The Lady No One Could Stand
She wasn’t pretty. In fact, she had a somewhat disheveled
look to her. Who knows what her job was
at this prison I worked at, but she came around to transact some sort of
business in my department now and then. Everyone avoided her as much as
possible.
“She’s mean and hateful,” they would say. “She’ll bite your head off. Better to leave
her alone.”
Indeed, she looked the part. Her furrowed brow, her prominent
eyebrows, the narrow hollow eyes, the set jaw all gave her the look of someone
you better leave alone. She never had
much to say and what she did say was short and curt, in a “better leave me
alone” tone. No one could stand her, but
I couldn’t understand why someone would
want to be such a mean and disagreeable person.
Every time she would come around, she would pique my
curiosity, but I also felt a pity that someone could choose to live a life so
full of bitterness. Being a little off-center
myself, I naturally distrust majority opinion and what this mysterious “everyone” says.
I just had to experience this one for myself.
One day, as she came down the hall to our office to make her
delivery, I got in the corridor ahead of
her, smiled, and told her good
morning. She was taken aback and glared
at me like I had offended her in some way.

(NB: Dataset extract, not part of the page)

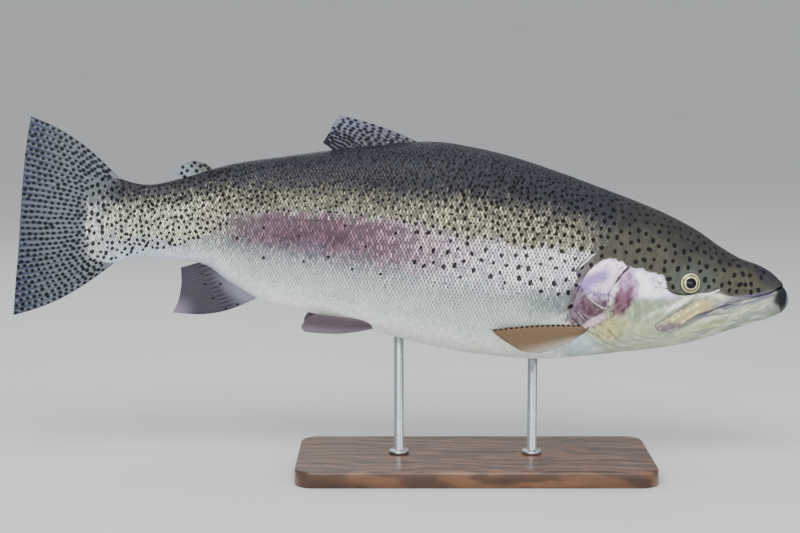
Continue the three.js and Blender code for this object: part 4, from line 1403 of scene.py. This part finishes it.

I kept the smile and let silence take its course. After a few moments, I asked her how does she
feel today. It wasn’t the customary “how
are you,” but a little more personal to suggest I really did want to know how
she felt. Her face took on a startled
look.
“Who told you,” she snapped.
“Told me what?” A
long pause and her face seemed to be losing its rigidity. The eyes widened, showing a fear and pain I
had not seen before in her face. Then
there were tears, sobbing tears of despair.

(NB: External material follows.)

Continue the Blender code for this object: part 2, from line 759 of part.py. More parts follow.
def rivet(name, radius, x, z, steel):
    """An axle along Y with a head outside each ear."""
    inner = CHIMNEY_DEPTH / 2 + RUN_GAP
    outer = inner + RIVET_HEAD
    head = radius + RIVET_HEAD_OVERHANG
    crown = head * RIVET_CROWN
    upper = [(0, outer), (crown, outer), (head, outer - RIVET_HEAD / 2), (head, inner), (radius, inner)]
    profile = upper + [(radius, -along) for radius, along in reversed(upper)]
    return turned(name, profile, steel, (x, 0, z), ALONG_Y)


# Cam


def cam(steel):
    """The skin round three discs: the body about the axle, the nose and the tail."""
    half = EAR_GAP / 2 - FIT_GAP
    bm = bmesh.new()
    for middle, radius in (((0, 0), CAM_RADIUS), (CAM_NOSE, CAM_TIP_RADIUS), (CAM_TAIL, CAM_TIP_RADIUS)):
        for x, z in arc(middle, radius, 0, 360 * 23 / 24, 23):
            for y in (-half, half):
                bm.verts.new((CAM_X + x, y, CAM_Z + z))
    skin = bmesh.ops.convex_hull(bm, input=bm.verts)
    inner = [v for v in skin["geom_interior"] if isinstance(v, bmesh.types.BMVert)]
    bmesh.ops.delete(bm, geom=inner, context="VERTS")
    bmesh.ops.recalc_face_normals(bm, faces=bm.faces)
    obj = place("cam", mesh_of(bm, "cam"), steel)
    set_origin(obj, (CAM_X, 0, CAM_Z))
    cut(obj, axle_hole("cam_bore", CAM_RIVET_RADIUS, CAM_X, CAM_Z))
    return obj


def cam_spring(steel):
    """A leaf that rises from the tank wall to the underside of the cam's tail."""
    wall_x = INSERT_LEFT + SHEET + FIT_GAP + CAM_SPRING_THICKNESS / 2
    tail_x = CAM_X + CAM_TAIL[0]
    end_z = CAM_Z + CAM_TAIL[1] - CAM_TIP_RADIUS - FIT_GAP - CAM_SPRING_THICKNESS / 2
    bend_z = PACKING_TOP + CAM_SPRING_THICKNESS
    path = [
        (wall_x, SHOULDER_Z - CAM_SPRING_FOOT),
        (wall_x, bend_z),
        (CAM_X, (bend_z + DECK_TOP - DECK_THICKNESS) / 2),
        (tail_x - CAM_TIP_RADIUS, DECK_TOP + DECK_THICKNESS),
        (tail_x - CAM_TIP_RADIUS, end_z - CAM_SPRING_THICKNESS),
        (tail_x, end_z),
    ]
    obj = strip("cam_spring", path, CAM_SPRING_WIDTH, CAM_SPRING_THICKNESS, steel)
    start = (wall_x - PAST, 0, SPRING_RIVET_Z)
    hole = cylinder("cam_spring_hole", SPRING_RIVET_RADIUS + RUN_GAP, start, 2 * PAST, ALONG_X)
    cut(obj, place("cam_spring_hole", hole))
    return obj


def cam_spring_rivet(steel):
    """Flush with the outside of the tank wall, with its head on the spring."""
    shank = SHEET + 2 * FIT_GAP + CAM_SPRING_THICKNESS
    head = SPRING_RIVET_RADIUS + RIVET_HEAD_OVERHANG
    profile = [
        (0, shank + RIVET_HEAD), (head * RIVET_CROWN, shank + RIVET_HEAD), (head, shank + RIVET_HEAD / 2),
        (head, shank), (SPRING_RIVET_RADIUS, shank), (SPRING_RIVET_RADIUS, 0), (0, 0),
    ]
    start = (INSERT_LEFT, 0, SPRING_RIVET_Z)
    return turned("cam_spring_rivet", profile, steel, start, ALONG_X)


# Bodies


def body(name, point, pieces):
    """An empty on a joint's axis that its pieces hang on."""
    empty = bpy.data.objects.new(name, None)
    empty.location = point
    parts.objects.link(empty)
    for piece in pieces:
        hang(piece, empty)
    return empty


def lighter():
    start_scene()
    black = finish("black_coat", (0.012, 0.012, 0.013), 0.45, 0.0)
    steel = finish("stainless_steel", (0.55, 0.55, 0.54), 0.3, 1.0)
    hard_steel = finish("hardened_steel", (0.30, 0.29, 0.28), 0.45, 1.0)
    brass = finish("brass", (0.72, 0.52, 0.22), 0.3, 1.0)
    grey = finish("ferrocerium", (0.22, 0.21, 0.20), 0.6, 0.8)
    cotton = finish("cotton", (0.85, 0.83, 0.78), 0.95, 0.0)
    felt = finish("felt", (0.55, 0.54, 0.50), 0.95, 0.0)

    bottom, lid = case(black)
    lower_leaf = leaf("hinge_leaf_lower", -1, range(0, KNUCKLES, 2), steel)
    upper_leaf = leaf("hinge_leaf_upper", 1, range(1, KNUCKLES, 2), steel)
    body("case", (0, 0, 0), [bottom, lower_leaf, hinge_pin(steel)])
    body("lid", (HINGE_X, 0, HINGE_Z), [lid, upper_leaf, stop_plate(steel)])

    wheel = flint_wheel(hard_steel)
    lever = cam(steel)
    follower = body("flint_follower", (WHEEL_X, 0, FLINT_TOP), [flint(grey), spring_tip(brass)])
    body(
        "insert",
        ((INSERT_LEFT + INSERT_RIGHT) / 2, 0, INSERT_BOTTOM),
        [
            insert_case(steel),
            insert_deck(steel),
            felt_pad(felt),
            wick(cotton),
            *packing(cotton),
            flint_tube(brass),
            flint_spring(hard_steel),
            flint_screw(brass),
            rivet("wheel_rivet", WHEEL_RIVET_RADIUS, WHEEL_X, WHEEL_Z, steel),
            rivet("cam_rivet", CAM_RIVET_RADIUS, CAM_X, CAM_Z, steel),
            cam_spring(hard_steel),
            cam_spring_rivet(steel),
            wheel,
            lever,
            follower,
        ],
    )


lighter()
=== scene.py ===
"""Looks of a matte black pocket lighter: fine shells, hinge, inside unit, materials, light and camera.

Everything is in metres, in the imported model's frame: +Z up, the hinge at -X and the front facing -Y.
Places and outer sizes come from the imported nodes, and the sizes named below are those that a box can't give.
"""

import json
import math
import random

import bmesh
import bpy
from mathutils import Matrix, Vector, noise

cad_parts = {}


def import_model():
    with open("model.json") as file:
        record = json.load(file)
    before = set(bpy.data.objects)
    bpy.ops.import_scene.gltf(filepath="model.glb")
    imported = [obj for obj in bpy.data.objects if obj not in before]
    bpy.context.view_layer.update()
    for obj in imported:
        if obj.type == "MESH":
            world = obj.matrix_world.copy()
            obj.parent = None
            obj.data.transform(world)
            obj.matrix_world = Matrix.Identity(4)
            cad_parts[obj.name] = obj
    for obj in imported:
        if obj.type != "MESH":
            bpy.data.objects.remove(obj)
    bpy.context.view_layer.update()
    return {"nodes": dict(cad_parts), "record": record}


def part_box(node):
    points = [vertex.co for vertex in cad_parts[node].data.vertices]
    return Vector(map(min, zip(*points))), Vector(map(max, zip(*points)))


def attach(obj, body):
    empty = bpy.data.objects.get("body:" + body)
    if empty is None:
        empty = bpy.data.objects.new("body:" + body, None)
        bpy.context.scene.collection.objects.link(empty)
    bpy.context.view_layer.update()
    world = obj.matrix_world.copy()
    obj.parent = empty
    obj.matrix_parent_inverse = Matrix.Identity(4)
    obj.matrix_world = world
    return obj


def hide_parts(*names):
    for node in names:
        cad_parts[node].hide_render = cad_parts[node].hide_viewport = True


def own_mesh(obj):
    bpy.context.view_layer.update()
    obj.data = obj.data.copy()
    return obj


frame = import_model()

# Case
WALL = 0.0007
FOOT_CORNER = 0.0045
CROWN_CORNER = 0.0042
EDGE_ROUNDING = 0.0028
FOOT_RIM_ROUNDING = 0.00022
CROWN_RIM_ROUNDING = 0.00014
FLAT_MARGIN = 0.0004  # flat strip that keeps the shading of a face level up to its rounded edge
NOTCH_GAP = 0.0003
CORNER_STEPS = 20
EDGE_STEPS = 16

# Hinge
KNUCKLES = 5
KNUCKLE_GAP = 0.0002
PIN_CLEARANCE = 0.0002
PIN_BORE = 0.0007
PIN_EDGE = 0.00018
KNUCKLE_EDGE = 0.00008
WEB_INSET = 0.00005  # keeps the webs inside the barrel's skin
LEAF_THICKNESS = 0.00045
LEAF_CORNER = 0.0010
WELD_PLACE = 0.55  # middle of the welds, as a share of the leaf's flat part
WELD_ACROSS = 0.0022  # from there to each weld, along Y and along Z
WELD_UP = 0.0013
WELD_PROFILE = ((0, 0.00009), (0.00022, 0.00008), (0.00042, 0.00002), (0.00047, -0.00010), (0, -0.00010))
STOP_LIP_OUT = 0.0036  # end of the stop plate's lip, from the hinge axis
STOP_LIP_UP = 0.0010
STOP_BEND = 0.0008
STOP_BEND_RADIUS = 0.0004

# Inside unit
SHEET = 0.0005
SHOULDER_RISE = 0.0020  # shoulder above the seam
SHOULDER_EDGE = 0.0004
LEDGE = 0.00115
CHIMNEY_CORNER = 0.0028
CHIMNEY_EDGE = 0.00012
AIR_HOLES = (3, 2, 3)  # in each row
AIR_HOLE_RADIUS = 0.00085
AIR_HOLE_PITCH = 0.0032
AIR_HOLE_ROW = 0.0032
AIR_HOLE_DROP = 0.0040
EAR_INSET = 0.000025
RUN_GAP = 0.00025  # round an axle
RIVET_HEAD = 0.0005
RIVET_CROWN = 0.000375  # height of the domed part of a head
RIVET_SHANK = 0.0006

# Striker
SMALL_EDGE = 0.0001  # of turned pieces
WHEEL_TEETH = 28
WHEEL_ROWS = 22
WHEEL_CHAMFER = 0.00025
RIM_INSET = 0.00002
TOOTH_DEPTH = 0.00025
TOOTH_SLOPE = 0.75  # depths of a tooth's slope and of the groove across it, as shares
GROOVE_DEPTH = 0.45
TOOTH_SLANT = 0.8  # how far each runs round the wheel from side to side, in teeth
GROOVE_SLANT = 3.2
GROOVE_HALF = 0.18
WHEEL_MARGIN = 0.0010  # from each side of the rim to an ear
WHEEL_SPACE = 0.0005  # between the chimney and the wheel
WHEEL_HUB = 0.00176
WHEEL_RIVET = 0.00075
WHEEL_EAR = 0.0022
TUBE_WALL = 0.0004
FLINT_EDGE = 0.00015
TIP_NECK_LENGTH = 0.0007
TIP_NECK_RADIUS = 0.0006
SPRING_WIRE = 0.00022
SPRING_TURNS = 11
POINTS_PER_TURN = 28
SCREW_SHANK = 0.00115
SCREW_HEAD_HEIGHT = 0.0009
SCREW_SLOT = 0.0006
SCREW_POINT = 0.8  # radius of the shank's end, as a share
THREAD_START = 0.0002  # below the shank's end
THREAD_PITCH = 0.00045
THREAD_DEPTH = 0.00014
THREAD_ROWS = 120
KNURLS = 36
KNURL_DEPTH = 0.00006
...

I held her hand as she explained her terrible diagnosis: she was dying of cancer.
“I will pray for you.”
She nodded, wiped away her tear, patted me on the arm, and
moved past me.
Her face never had the meanness on it again that I could
see. Maybe it was my vision of her now,
and maybe it was her vision that someone cared; that someone was praying for
her. Of course, the office consensus
concerning this poor woman never changed until I told them the story one day. It was then their faces seemed to
soften. Now, they seemed to have
compassion instead of condemnation. Over
the next few weeks, several more people talked to her and became involved with
this poor soul. There were hugs, more
tears, and the Love of God got real for this “lady no one could stand.”